The Nuclear Deal Disintegrates While Biden Dawdles
The Biden administration is about to make a serious mistake in its handling of the nuclear issue with Iran:
The U.S. is asking other countries to support a formal censure of Iran over its accelerating nuclear activities, a signal that the Biden administration wants to turn up the diplomatic heat on Tehran as it looks to restore a crumbling 2015 accord.
Biden and his team have squandered too much time already. Moving to censure Iran at the IAEA is the wrong move at the worst time. The Iranian government just went out of its way to show flexibility on continuing to allow international inspections. Just before the February 23 deadline when Iran was supposed to suspend its implementation of the Additional Protocol according to a new law passed by the Majlis (a law that has the support of 73% of Iranians), the Iranian government and the IAEA struck a bargain for the next three months that would permit more inspections than would have been possible otherwise.
Rouhani and his government bought the U.S. time to make good on Biden’s promises, and practically the first thing that Biden is going to do after that is complain to the IAEA about Iran’s supposed intransigence. Whatever the technical justification the administration might offer for this, it is politically and diplomatically tone-deaf. It signals to Iran that their patience and willingness to remain in the JCPOA are not going to be rewarded, and it suggests that the U.S. isn’t serious about honoring its commitments. Salvaging the nuclear deal was bound to be difficult, but the Biden administration has needlessly complicated its own task by taking one misstep after another.

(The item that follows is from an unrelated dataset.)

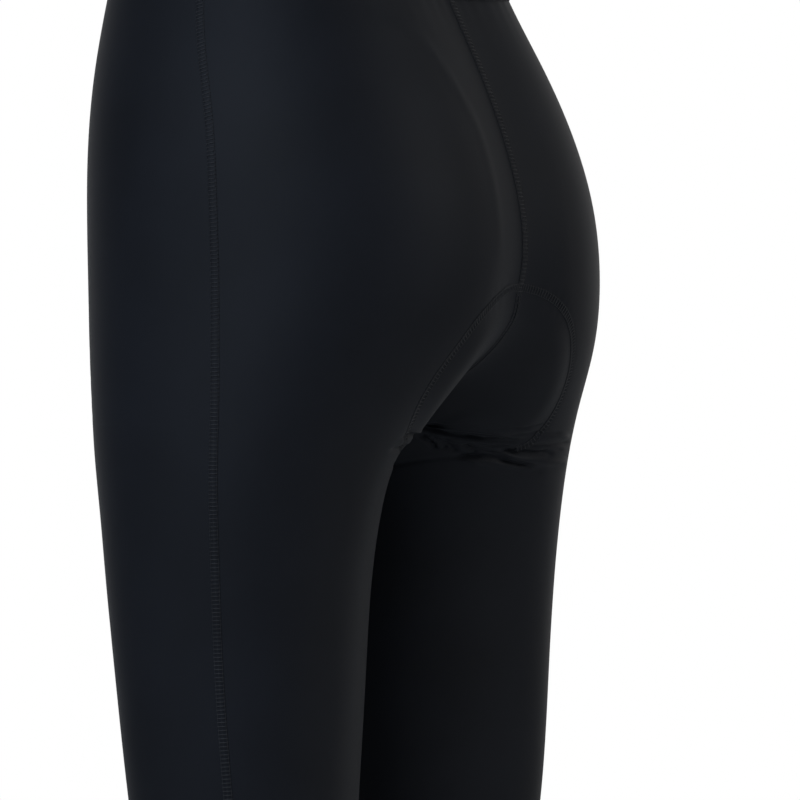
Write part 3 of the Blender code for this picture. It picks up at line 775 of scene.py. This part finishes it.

The Iranian government sees little reason to trust Biden at this point. For all intents and purposes, Biden has continued Trump’s Iran policy with a few changes at the margins. Ali Reza Eshragi explains:
So far, Iran has been waiting for moves from the Biden administration that indicate it is serious about rejoining the JCPOA. The measures the US has taken in recent days – such as easing travel restrictions on Iranians diplomats in New York and rescinding the Trump administration’s failed attempt to snap back UN sanctions – are largely viewed in Tehran as symbolic rather than substantive.
Right now, Iran’s leadership has nothing to show for its patience and flexibility on this issue. Iranian public opinion has been squarely behind the government’s actions to reduce compliance with the JCPOA in protest against U.S. violations of the agreement, and the vast majority of Iranians is against making deeper concessions on the nuclear issue or any other issue. In a couple months it will be presidential election season in Iran, and the U.S. is extremely unpopular in Iran right now with an unfavorability rating of 84%. There is greater popular backing for critics of Rouhani and his policies than there is for someone that supports them (64-14%). Come this summer, the Iranian government will most likely be headed by a more hard-line, nationalist president, and the window for successful diplomacy will have narrowed significantly if it hasn’t closed entirely. Biden needs to act now while he still has a potentially cooperative counterpart in Tehran and majorities in both houses of Congress. If he waits until later in his term, he may find that Iran is no longer interested and his hands could be tied by partisan obstructionism in Congress.
Years of economic warfare and relentless hostility against Iran have done their work well: most Iranians don’t trust the U.S. to honor its commitments. 71% of Iranians now conclude that the JCPOA experience shows that it is not worthwhile to make concessions because Iran cannot trust other powers to honor their side of the agreement. Most Iranians support complying with the agreement in the event that the U.S. provides promised sanctions relief, but anyone who thinks that the Iranian government can make more extensive concessions on security issues is deluding himself. “Lengthening and strengthening” the agreement with Iran is not on the table, and the Biden administration would be wise to realize this and accept it.
The Iranian government has already stuck its neck out to preserve the agreement. It has been doing so for almost three years. It has faced a swift backlash in the wake of the deal made with the IAEA earlier this week, and its room for maneuver has been reduced more than ever. The U.S. cannot effectively manipulate Iranian internal politics, but it can take more or less constructive actions over the next few weeks. If Biden wants to be known for salvaging the JCPOA, he should be extending olive branches and goodwill gestures rather than censures and additional demands. There is still time to avoid a diplomatic breakdown, but the Biden administration needs to take the initiative and take a few risks to give Iran the incentive to respond in kind.